What I love is that these characters, we have all met and hated and been bored by them in other stories; they used to adhere to their stereotypes, matching action for every conceivable meaning that could be divulged from their laconic descriptions in which their whole personalities were fit. But these teenagers, they are all faulty, wrong, cheaters, and capable of things we deem bad and good. Because in life you can’t hate someone for one action; it’s the cumulative that forms a person, and even that’s ever-changing.
And above all else, I loved the complexity of the relationships, so grave and deep and etched into their bones. The love triangle was one of my favorite aspects of the book, that separates The Moment Collector from majority of young adult romances. Moreover, absolutely fascinating was the development of Maggie, how everything, how one month can change someone in authentic ways. And that is part of what makes the whole book so poignant and harrowing.

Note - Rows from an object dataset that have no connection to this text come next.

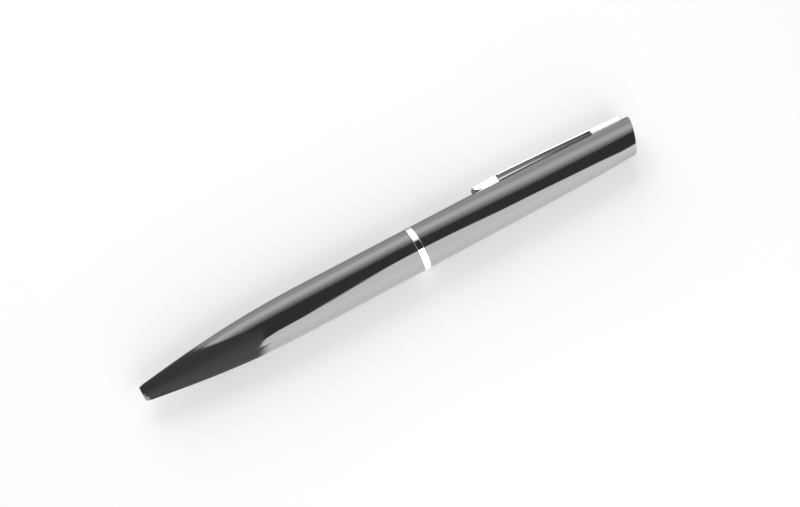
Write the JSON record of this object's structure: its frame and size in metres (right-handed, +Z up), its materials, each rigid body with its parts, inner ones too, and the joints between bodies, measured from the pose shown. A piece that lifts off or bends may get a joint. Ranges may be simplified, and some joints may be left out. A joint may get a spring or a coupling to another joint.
{
  "type": "twist ballpoint pen",
  "caption": "Twist-action ballpoint pen: spindle-shaped black lacquered barrel, bright centre ring, slanted top and sprung clip. Turning the upper half feeds the refill out of the nose.",
  "frame": {"origin": "centre of the pen's bounding box, on the surface that the pen lies on", "axes": "+X along the pen from the nose to the top, +Y from the axis towards the clip, +Z up"},
  "size_m": [0.1378, 0.0128, 0.0116],
  "materials": {
    "black_lacquer": "gloss",
    "chrome_trim": "polished",
    "turned_brass": "satin",
    "spring_steel": "satin",
    "nickel_silver": "satin",
    "white_nylon": "matte",
    "black_plastic": "satin",
    "friction_rubber": "matte",
    "ink": "gloss"
  },
  "bodies": {
    "lower_half": {"lower_barrel": "black_lacquer", "thread_insert": "turned_brass"},
    "mechanism": {"coupling": "turned_brass", "centre_ring": "chrome_trim", "slip_washer": "white_nylon", "friction_ring": "friction_rubber", "guide_tube": "spring_steel", "thrust_washer": "spring_steel", "snap_ring": "spring_steel", "return_spring": "spring_steel"},
    "refill": {"follower": "white_nylon", "cross_pin": "spring_steel", "refill_tube": "nickel_silver", "refill_tip": "turned_brass", "refill_ball": "spring_steel", "ink_column": "ink"},
    "upper_half": {"upper_barrel": "black_lacquer", "mechanism_shell": "turned_brass", "cam_sleeve": "black_plastic", "end_plug": "black_plastic"},
    "clip": {"clip": "chrome_trim"}
  },
  "joints": [
    {"name": "barrel_pull", "type": "slide", "parent": "lower_half", "child": "mechanism", "axis": [1, 0, 0], "range_m": [0, 0.085]},
    {"name": "upper_twist", "type": "hinge", "parent": "mechanism", "child": "upper_half", "pos_m": [0, -0.00063, 0.00578], "axis": [-1, 0, 0], "range_deg": [0, 180]},
    {"name": "refill_feed", "type": "slide", "parent": "mechanism", "child": "refill", "axis": [-1, 0, 0], "range_m": [0, 0.005], "deforming": ["return_spring"]},
    {"name": "clip_flex", "type": "hinge", "parent": "upper_half", "child": "clip", "pos_m": [0.06725, 0.0042, 0.00578], "axis": [0, 0, -1], "range_deg": [0, 2.5], "stiffness_Nm_per_rad": 3}
  ],
  "couplings": [
    {"joint": "upper_twist", "follows": "refill_feed", "rad_per_m": 628.3}
  ]
}
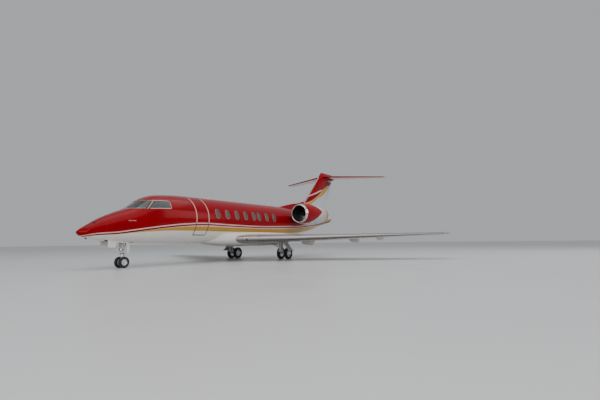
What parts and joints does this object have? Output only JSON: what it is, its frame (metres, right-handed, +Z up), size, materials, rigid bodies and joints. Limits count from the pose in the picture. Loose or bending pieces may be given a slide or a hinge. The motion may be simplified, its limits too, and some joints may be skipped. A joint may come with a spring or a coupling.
{
  "type": "twin-engine business jet on its landing gear",
  "caption": "Low-winged jet with a pointed nose, round cabin windows, rear side engines, a high T-shaped tail and wheeled legs, for carrying a few passengers.",
  "frame": {"origin": "On the floor under the middle of the jet's length, on its centre plane", "axes": "X points aft along the fuselage, Y to starboard along the span, Z up"},
  "size_m": [20.92, 19.9, 6.05],
  "materials": {
    "red_paint": "deep red gloss paint under clear coat",
    "white_paint": "off-white gloss paint",
    "bare_metal": "polished aluminium, painted pale grey on the wing's faces",
    "gear_metal": "light grey painted steel and aluminium",
    "dark_glass": "dark tinted glazing",
    "cabin_trim": "beige carpet and upholstery",
    "tyre_rubber": "black rubber"
  },
  "bodies": {
    "airframe": {"radome": "red_paint", "cockpit_shell": "red_paint", "cabin_shell": "red_paint", "aft_fuselage": "red_paint", "fin": "red_paint", "stabilizer": "red_paint", "nacelle_port": "red_paint", "nacelle_starboard": "red_paint", "pylon_port": "red_paint", "pylon_starboard": "red_paint", "belly_fairing": "white_paint", "tail_cone": "white_paint", "flap_port": "white_paint", "flap_starboard": "white_paint", "nose_gear_door_port": "white_paint", "nose_gear_door_starboard": "white_paint", "wing_port": "bare_metal", "wing_starboard": "bare_metal", "engine_core_port": "bare_metal", "engine_core_starboard": "bare_metal", "nose_gear_leg": "gear_metal", "main_gear_leg_port": "gear_metal", "main_gear_leg_starboard": "gear_metal", "windshield_port": "dark_glass", "windshield_starboard": "dark_glass", "cockpit_side_window_port": "dark_glass", "cockpit_side_window_starboard": "dark_glass", "window_band_port": "dark_glass", "window_band_starboard": "dark_glass", "cockpit_deck": "cabin_trim", "cabin_deck": "cabin_trim"},
    "airstair": {"airstair_door": "red_paint"},
    "nose_steering": {"nose_gear_fork": "gear_metal"},
    "nose_wheel_pair": {"nose_wheels": "bare_metal", "nose_tyre_port": "tyre_rubber", "nose_tyre_starboard": "tyre_rubber"},
    "main_wheel_pair_port": {"main_wheels_port": "bare_metal", "main_tyre_port_inner": "tyre_rubber", "main_tyre_port_outer": "tyre_rubber"},
    "main_wheel_pair_starboard": {"main_wheels_starboard": "bare_metal", "main_tyre_starboard_inner": "tyre_rubber", "main_tyre_starboard_outer": "tyre_rubber"},
    "fan_rotor_port": {"fan_port": "bare_metal"},
    "fan_rotor_starboard": {"fan_starboard": "bare_metal"},
    "rudder_body": {"rudder": "white_paint"},
    "elevator_body_port": {"elevator_port": "red_paint"},
    "elevator_body_starboard": {"elevator_starboard": "red_paint"},
    "aileron_body_port": {"aileron_port": "white_paint"},
    "aileron_body_starboard": {"aileron_starboard": "white_paint"}
  },
  "joints": [
    {"name": "airstair_hinge", "type": "hinge", "parent": "airframe", "child": "airstair", "pos_m": [-5.2675, -0.85653, 1.314], "axis": [1, 0, 0], "range_deg": [0, 130]},
    {"name": "nose_steering_turn", "type": "hinge", "parent": "airframe", "child": "nose_steering", "pos_m": [-8.57, 0, 0.7], "axis": [0, 0, 1], "range_deg": [-60, 60]},
    {"name": "nose_wheels_spin", "type": "hinge", "parent": "nose_steering", "child": "nose_wheel_pair", "pos_m": [-8.57, 0, 0.223], "axis": [0, 1, 0], "continuous": true},
    {"name": "main_wheels_port_spin", "type": "hinge", "parent": "airframe", "child": "main_wheel_pair_port", "pos_m": [0.29, -1.83, 0.327], "axis": [0, 1, 0], "continuous": true},
    {"name": "main_wheels_starboard_spin", "type": "hinge", "parent": "airframe", "child": "main_wheel_pair_starboard", "pos_m": [0.29, 1.83, 0.327], "axis": [0, 1, 0], "continuous": true},
    {"name": "fan_port_spin", "type": "hinge", "parent": "airframe", "child": "fan_rotor_port", "pos_m": [2.42, -1.8, 2.62], "axis": [1, 0, 0], "continuous": true},
    {"name": "fan_starboard_spin", "type": "hinge", "parent": "airframe", "child": "fan_rotor_starboard", "pos_m": [2.42, 1.8, 2.62], "axis": [1, 0, 0], "continuous": true},
    {"name": "rudder_turn", "type": "hinge", "parent": "airframe", "child": "rudder_body", "pos_m": [7.8967, 0, 4.31], "axis": [0.5681, 0, 0.823], "range_deg": [-25, 25]},
    {"name": "elevator_port_turn", "type": "hinge", "parent": "airframe", "child": "elevator_body_port", "pos_m": [9.72602, -2.175, 5.66566], "axis": [-0.2186, 0.9749, 0.0423], "range_deg": [-25, 15]},
    {"name": "elevator_starboard_turn", "type": "hinge", "parent": "airframe", "child": "elevator_body_starboard", "pos_m": [9.72602, 2.175, 5.66566], "axis": [0.2186, 0.9749, -0.0423], "range_deg": [-25, 15]},
    {"name": "aileron_port_turn", "type": "hinge", "parent": "airframe", "child": "aileron_body_port", "pos_m": [3.00422, -8.125, 1.26689], "axis": [-0.357, 0.9338, -0.0221], "range_deg": [-25, 20]},
    {"name": "aileron_starboard_turn", "type": "hinge", "parent": "airframe", "child": "aileron_body_starboard", "pos_m": [3.00422, 8.125, 1.26689], "axis": [0.357, 0.9338, 0.0221], "range_deg": [-25, 20]}
  ]
}
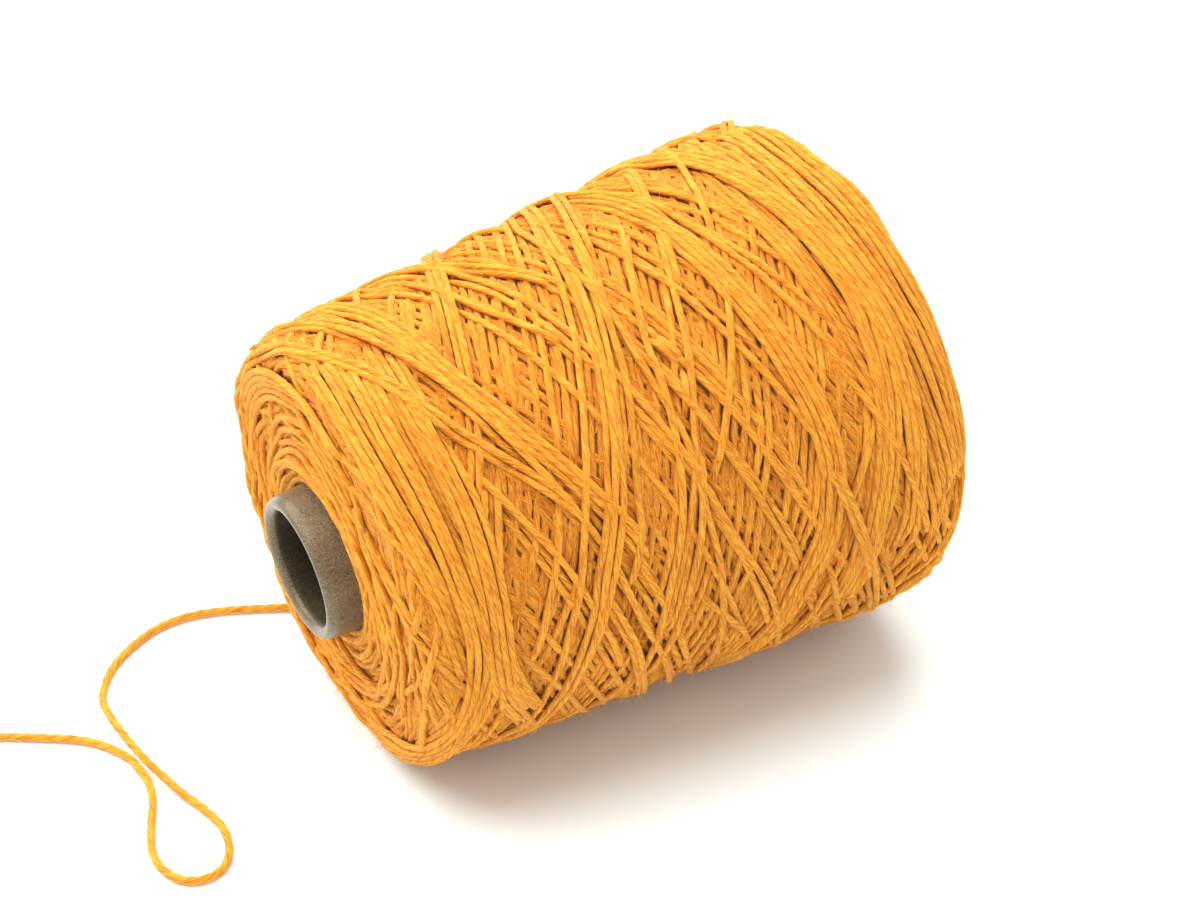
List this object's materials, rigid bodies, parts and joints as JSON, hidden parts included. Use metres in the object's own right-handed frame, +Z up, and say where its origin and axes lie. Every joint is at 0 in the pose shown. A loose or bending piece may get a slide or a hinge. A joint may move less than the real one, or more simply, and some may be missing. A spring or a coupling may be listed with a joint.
{
  "type": "cone of yarn",
  "caption": "Cross-wound cone of thick two-ply knitting yarn on a tapered paper core, lying on its side with its loose end in a teardrop loop beside it.",
  "frame": {"origin": "on the surface that the cone lies on, under the middle of the cone's bounding box, its loose end left out", "axes": "+X from the core's nose (small end) to its base (big end), +Z up; the cone lies on its side, so its axis rises towards the base by 4.5 degrees"},
  "size_m": [0.2602, 0.1332, 0.1331],
  "materials": {
    "yarn": "matt golden-yellow two-ply yarn, fuzzy, wound in crossing bands",
    "paper": "grey-brown rolled paperboard, slightly waxy, with a fine speckle and a rounded lip"
  },
  "bodies": {
    "root": {"core": "paper", "yarn_package": "yarn", "tail": "yarn"}
  },
  "joints": []
}
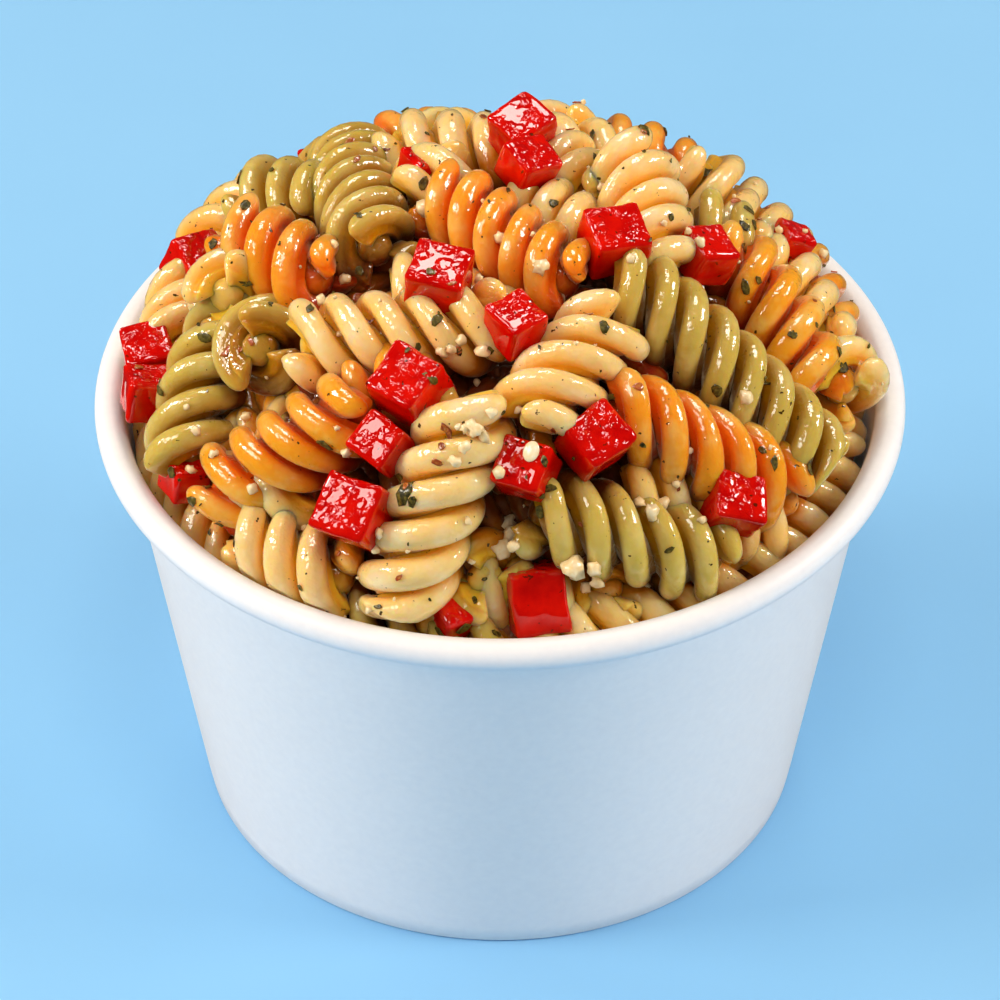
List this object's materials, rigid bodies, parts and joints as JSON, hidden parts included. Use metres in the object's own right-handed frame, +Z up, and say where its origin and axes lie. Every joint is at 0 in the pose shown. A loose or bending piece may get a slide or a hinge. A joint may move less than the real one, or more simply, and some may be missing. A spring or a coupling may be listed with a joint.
{
  "type": "pasta salad in a paper cup",
  "caption": "Round white paper food cup with a rolled rim, heaped above the rim with corkscrew pasta in cream, orange and green and diced red pepper.",
  "frame": {"origin": "on the surface that the cup stands on, under the centre of its base", "axes": "+Z up out of the cup; the side the picture shows faces -Y, and +X is to its right"},
  "size_m": [0.114, 0.114, 0.1027],
  "materials": {
    "cup_paper": "satin white coated paper",
    "pasta": "wet cooked pasta in cream, orange and green doughs, with oil",
    "red_pepper": "wet glossy red flesh"
  },
  "bodies": {
    "root": {"cup": "cup_paper", "pasta_heap": "pasta", "pepper_left_far": "red_pepper", "pepper_left_rim_a": "red_pepper", "pepper_left_rim_b": "red_pepper", "pepper_left_low": "red_pepper", "pepper_top_small": "red_pepper", "pepper_top_a": "red_pepper", "pepper_top_b": "red_pepper", "pepper_top_right": "red_pepper", "pepper_mid_left": "red_pepper", "pepper_centre": "red_pepper", "pepper_left_centre": "red_pepper", "pepper_left_upper": "red_pepper", "pepper_left_front": "red_pepper", "pepper_centre_front": "red_pepper", "pepper_right_centre": "red_pepper", "pepper_right_front": "red_pepper", "pepper_front": "red_pepper", "pepper_front_low": "red_pepper", "pepper_right_far": "red_pepper", "pepper_right_rim": "red_pepper", "pepper_back_left": "red_pepper", "pepper_back_mid": "red_pepper", "pepper_back_right": "red_pepper"}
  },
  "joints": []
}
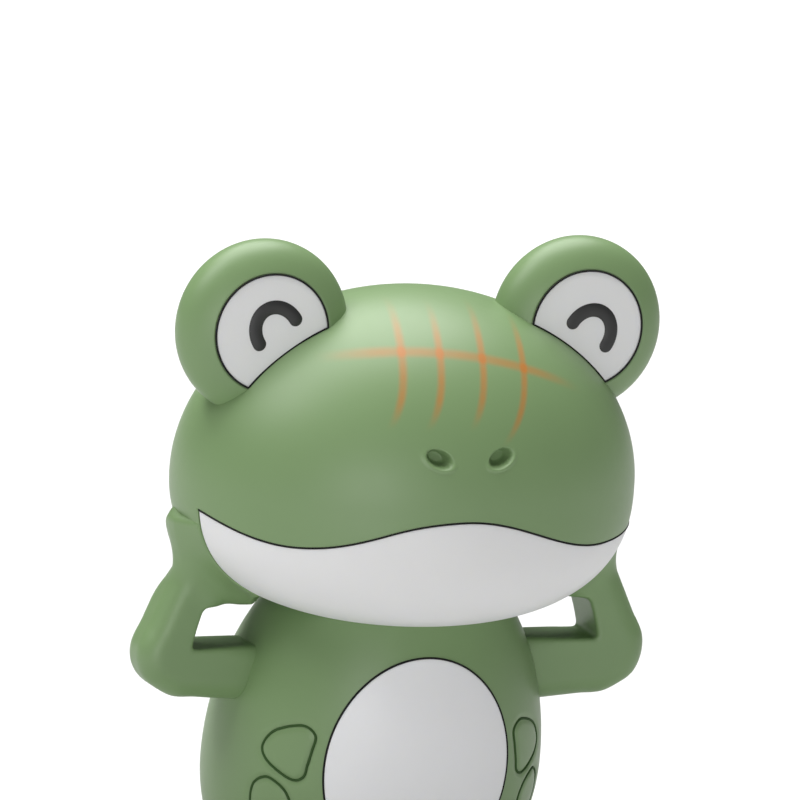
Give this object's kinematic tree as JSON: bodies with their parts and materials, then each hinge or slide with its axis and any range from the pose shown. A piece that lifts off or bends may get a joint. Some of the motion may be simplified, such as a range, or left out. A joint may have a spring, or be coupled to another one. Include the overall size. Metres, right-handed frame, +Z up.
{
  "type": "wind-up jumping frog toy",
  "caption": "Upright clockwork frog with its hands on its cheeks. A side key winds a spring motor whose cam kicks both feet down to make it hop.",
  "frame": {"origin": "centre of the bounding box on the floor under the feet", "axes": "+Z up, the frog faces -Y, its left side is +X"},
  "size_m": [0.0684, 0.048, 0.1],
  "materials": {
    "green_plastic": "satin moulded plastic",
    "white_plastic": "satin moulded plastic",
    "motor_plastic": "natural acetal",
    "steel": "zinc plated",
    "brass": "machined",
    "spring_steel": "blued spring steel"
  },
  "bodies": {
    "body_core": {"head_front_shell": "green_plastic", "head_rear_shell": "green_plastic", "jaw_shell": "white_plastic", "eye_housing_left": "green_plastic", "eye_housing_right": "green_plastic", "eye_white_left": "white_plastic", "eye_white_right": "white_plastic", "body_front_shell": "green_plastic", "body_rear_shell": "green_plastic", "belly_plate": "white_plastic", "neck_plate": "motor_plastic", "neck_screw": "steel", "arm_left": "green_plastic", "arm_right": "green_plastic", "base_plate": "green_plastic", "base_screw_1": "steel", "base_screw_2": "steel", "base_screw_3": "steel", "base_screw_4": "steel", "leg_pivot_pin": "steel", "motor_plate_left": "motor_plastic", "motor_plate_right": "motor_plastic", "motor_pillar_1": "steel", "motor_pillar_2": "steel", "motor_pillar_3": "steel", "motor_pillar_4": "steel", "mainspring": "spring_steel", "leg_return_spring": "spring_steel"},
    "drive": {"winding_arbor": "steel", "great_wheel": "brass", "ratchet_wheel": "steel", "click": "steel", "click_spring": "spring_steel", "winding_key": "white_plastic"},
    "second_wheel": {"second_shaft": "steel", "second_pinion": "brass", "second_gear": "motor_plastic"},
    "third_wheel": {"third_shaft": "steel", "third_pinion": "brass", "third_gear": "motor_plastic"},
    "crank": {"crank_shaft": "steel", "crank_pinion": "brass", "crank_cam": "motor_plastic"},
    "legs": {"leg_lever_left": "green_plastic", "leg_lever_right": "green_plastic", "foot_left": "green_plastic", "foot_right": "green_plastic", "foot_screw_left": "steel", "foot_screw_right": "steel", "haunch_left": "green_plastic", "haunch_right": "green_plastic", "yoke_bar": "green_plastic", "push_tongue": "motor_plastic"}
  },
  "joints": [
    {"name": "key_turn", "type": "hinge", "parent": "body_core", "child": "drive", "pos_m": [0, 0.006, 0.0183], "axis": [1, 0, 0], "continuous": true},
    {"name": "second_spin", "type": "hinge", "parent": "body_core", "child": "second_wheel", "pos_m": [0, 0.01201, 0.025], "axis": [1, 0, 0], "continuous": true},
    {"name": "third_spin", "type": "hinge", "parent": "body_core", "child": "third_wheel", "pos_m": [0, 0.008, 0.0325], "axis": [1, 0, 0], "continuous": true},
    {"name": "crank_spin", "type": "hinge", "parent": "body_core", "child": "crank", "pos_m": [0, 0.00161, 0.02617], "axis": [1, 0, 0], "continuous": true},
    {"name": "leg_kick", "type": "hinge", "parent": "body_core", "child": "legs", "pos_m": [0, 0.016, 0.0065], "axis": [1, 0, 0], "range_deg": [0, 10], "stiffness_Nm_per_rad": 0.02, "springref_deg": -17.19}
  ],
  "couplings": [
    {"joint": "second_spin", "follows": "key_turn", "ratio": -2.6},
    {"joint": "third_spin", "follows": "key_turn", "ratio": 6.24},
    {"joint": "crank_spin", "follows": "key_turn", "ratio": -12.48}
  ]
}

Friendship and love are important themes in this novel, behind the whole facade of it-not-being-what-it-is, ans slowly, surely I was sucked into it. It’s a breathtaking piece of work of all the things right and wrong and horribly in between, when it comes to life in general. Killings and small-town prejudice and hating your best-friends and the hurt constantly shoved deeper; all the things people can and will and shouldn’t and must do. The strength of friendship, that can often falter.
Despite the lack of plot and slow pacing, this is a stark, bittersweet story. With emphasis on bitter. Jodi Lynn Anderson has written a tragically honest and brutal story about a girl who, in ordinary circumstances, would have been a side character to remember fondly once the story is finished. If I were someone in the story, some observer, say Elsa, Maggie wouldn’t be the protagonist. But this is her story, where she believes in her own invincibility and has delusions of grandeur, in spite of that she might be infallible as, say, Erica, as every girl who ever disappeared. That is our tragedy believing in stories that started the moment we were conceived yet waiting, watching for the year when we break out, away.
Maggie wondered if this was how the real part of life started, with everything going slightly tilted and making you feel like things were rising in you, like ripples and waves.
Overlooking all the factoids and articles and missing persons.
I’ve read articles, I’ve seen it in magazines: it’s dangerous to be young.
But I think that erroneous though it might be, this cloak provides for some of out best memories, relationships, happiness. And I’d personally like to go on believing I’m invincible, for a while at least, contrary to all that happens around me, and to me. A lot of things would be impossible, unachievable if we let go of that.
…to know the things we want are bigger than what we get, and as deep as outer space.
The ending is a powerful one, packing a punch. But the story doesn’t hinge on the conclusion; it made me cry before eternally depressing me, and afterwards as well. However different the outcome might have been, the story would still be as lush, beautiful, provoking. But of course the ending played a great part, and it mustn’t be discounted, much as I’d like to, for it ties everything together, in inexplicable, surprising, realistic ways. During that last chapter, I was fucking bawling.
Love can’t be taken back once it’s given.
The prose is subtle yet sublime and wonderful; ordinary words, everyday moments that speak so much. Besides Maggie’s story, there’s a narrative from a third person, the ghost, that builds up dread and morbidity. Anderson’s storytelling flows naturally that you don’t even realized how entangled you are. And a whole lotta times, it’s plain beautiful, no explanations required:
Here is a moment that sparkles hard like a diamond.
There was one time, however, that I could make no sense of it. Since it was that sole paragraph, I thought it imperative to mention.
If I could show you the lives of the people below me – the colors of what they all feel heading into this chilling, late Fall – they’d be green and purple and red, leaking out through the roofs, making invisible tracks down the roads.
I can imagine this, it’s lovely, but I’d like to know what the fuck the colors signify. What does purple even mean? Without context, without ay factoid about the populace and the general emotion caused by circumstances(maybe winter, maybe the killings), it’s meaningless.
Strangely enough, despite the lack of pacing, The Moment Collector keeps you engaged on every level, in every element, be it the identity of the killer, the ghost or the outcome of all this heartbreak. It would be incomplete, dangling had it been lacking even one of these.
I love these humane characters, I love this story and forever more will do. There are reasons this book resonated with me, deeply, but without that, I’d love it still. There. So much love. sigh…….
I don’t many people will like the kind of tragic beauty the book has to offer; many will be turned away by the slow progression, by the contrast between the tale and its misleading blurb and the way it is being projected into the masses. But others will love it. I sure do hope so.
It’s a crescendo. It’s tragic. Because I know what it means. It means we are – I am – a piece of the past…
This is no place for anyone with a heart.
I hate winter. Except I sincerely believe I was made for it-it’s barely even summer and I’m already mutating. Plus, winter brings out the worst and best in me. Like, right fucking now because it’s so cold in the room, I’m probably going to be extra kind on the brother from my own mother. He’ll be surprised, so he will. 😛
So there, that’s all I have to say in my present state of a blubbering mess.
Thank you Hachette Children’s Books!